Now, after investing $582 million in a program meant to offer bottom-ranked schools the second chance he said they had been denied, de Blasio finds himself coming to the same conclusion as his predecessor: Some underachieving schools simply can’t be resuscitated — at least not quickly enough — so better to pull the plug and start fresh.

“After a serious effort, we do not think, with their current structures, they can make it,” de Blasio said on NY1 the day the closures were announced. Still, he defended the turnaround effort, saying that, without it, “we would have continued to see closures without an honest effort to fix the problem.”

In the case of P.S./M.S. 42, the education department is proposing to replace it with two new schools — an elementary school and a middle school — in the same building.

It’s likely they will serve many of the same students as the school they’re supplanting, though some parents worry the new schools may deploy admissions criteria that will screen out some of P.S./M.S. 42’s current students. An education department spokesman said the new schools would not turn away any P.S./M.S. 42 students. The new schools may also employ many of the same teachers, under a contract rule that says at least half the positions in replacement schools must be offered to teachers at closed schools who apply and hold the right qualifications.

P.S./M.S. 42 boosters hope the new schools never have a chance to open. But they face long odds: Under de Blasio, very few schools on the chopping block have managed to escape.

Last year, the Panel for Educational Policy — an oversight board where the majority of members are appointed by the mayor — signed off on all of the city’s proposed closures. Even when parents at J.H.S 145 in the Bronx mounted a campaign to keep the middle school open, only five of the 13 panel members voted against its closure.

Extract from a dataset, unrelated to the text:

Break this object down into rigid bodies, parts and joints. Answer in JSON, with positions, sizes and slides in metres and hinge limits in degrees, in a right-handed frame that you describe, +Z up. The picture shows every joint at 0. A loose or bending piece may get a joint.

The city’s plan to shutter P.S./M.S. 42 follows a yearslong, grassroots effort to save it.

Today, one of the leaders of that campaign is an unlikely champion: a parent named Queen Makkada, who called for the school’s closure in 2010 when her two children went there. At one point, her daughter was attacked by a group of boys, and students were known to roam the hallways unsupervised.

PHOTO: Christina Veiga
Queen Makkada says P.S./M.S. 42 has struggled in the past, but is now showing improvement.

“We literally had first graders cutting class,” Makkada said. A joint city-state report from 2011 said teachers there “demanded little” from students and parents complained about unchecked bullying among students.
Makkada says things began to turn around when the current principal, Patricia Finn, took over about seven years ago. Finn did not respond to a request for comment.

The principal smoothed over relations with teachers, who have filed far fewer grievances under her than the previous administration, according to their union. And she forged relationships with skeptical parents, Makkada said. Last year, 90 percent of parents who responded to a school survey said the principal works to build community.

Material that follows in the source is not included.